Dans son article, Perry  désire répondre à une question vaguement abordée dans le passé, mais pourtant essentielle pour comprendre la réussite de la révolution chinoise. Impressionnée par le fait que des éduqués intellectuels du Parti communiste chinois (PCC) aient rallié à leur cause et politisé des travailleurs analphabètes n'ayant jamais reçu quelconque éducation, Perry s'interroge sur la manière dont le PCC est parvenu avec succès à ce résultat. Elle déclare que la raison se trouve dans une stratégie du PCC, soit d'éduquer les travailleurs dans des écoles et d'autres institutions destinées à l'apprentissage. Cette position est un appui à celle de Stephen C. Averill (1945-2004), un professeur de l'Université d'État du Michigan qui travaillait sur le sujet avant son décès.

                                                    
Afin d'appuyer son affirmation, Perry regarde la montée du mouvement communiste à la mine de charbon d'Anyuan (Pingxiang, Jiangxi), où ce dernier fut l'un des plus enthousiastes dans les années 1920. C'est Mao Zedong qui, flairant le potentiel de cet endroit s'y rendit en 1921 pour discuter avec les travailleurs de la mine. Après avoir appris qu'ils n'avaient pas les moyens d'aller ou d'envoyer leurs enfants à l'école, Mao leur envoya un activiste nommé Li Lisan à qui il confia une mission. Selon une stratégie favorisée et déjà utilisée par le parti ailleurs au pays, Li devait d'abord fonder des écoles pour les ouvriers de la mine sous l'identité d'un maître d'école. Lorsque les gens le respecteraient comme professeur, Li pouvait commencer à enligner son enseignement vers une démarche davantage politique. Les écoles deviendraient progressivement des organisations syndicales avec comme membres non plus strictement des élèves apprenant à lire, mais davantage des militants actifs prônant la révolution.

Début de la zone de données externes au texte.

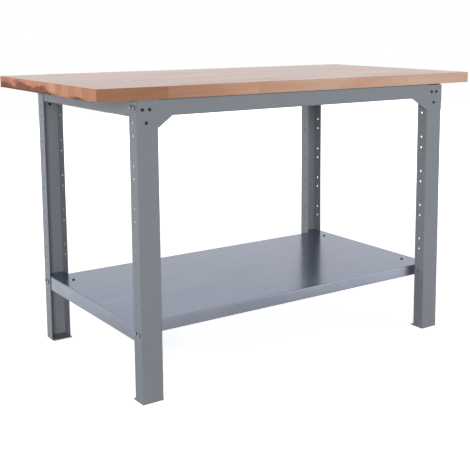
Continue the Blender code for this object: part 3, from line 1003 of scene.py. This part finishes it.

Perry relate avec détails l'évolution de la mine en l'espace de quelques années. Le surnom qu'on finit par donner à la ville d'Anyuan, soit « Little Moscow », indique bien comment les efforts des activistes du PCC portèrent fruit. Éduquant d'abord les enfants le jour, Li Lisan et quelques travailleurs commencèrent à éduquer aussi des ouvriers adultes le soir. Les manuels scolaires officiels pour adultes étaient remplacés par des manuels édités par le parti, et Li discutait régulièrement de concepts marxistes-léninistes et du prolétariat en classe. À mesure que des nouveaux se joignirent aux cours, des travailleurs-étudiants eurent eux-mêmes l'idée de fonder un « club des travailleurs » (workers' club) après avoir lu dans un journal la création de ce genre de clubs à Shanghai, sans toutefois mentionner que ce nom inoffensif cachait une volonté d'agir visant à défendre leurs intérêts. Après une victoire résultant d'une grève non-violente en septembre 1922, le club des travailleurs afficha clairement sa tendance marxiste et le PCC souligna cet exploit prolétaire comme modèle à suivre.


Perry montre clairement la réussite du PCC à avoir formé à partir de rien une masse de fervents partisans détenant un minimum d'éducation. En septembre 1928, le Kuomintang nota sa difficulté à mener à bien la purge communiste à Anyuan. Il mentionna une « éducation rouge » (red education) comme étant la cause de cette résistance. Perry soutient qu'au lieu de renforcer la division entre la main-d'œuvre manuelle et celle intellectuelle telle que soulignée par Confucius, les membres du parti firent complètement le contraire en éduquant les masses ouvrières, un droit autrefois réservé à l'élite riche. Du côté des ouvriers, ceux-ci sautèrent sur cette opportunité et assimilèrent les principes révolutionnaires au fil de leur apprentissage de la lecture. De travailleurs analphabètes, ils devinrent de véritables leaders politiques sachant diriger les autres, tenir des discours et diffuser avec ardeur les principes marxistes-léninistes. Entre 1927 et 1930, plus de cinq milles travailleurs d'Anyuan ayant reçu l'éducation rouge joignirent les troupes de l'Armée populaire de libération.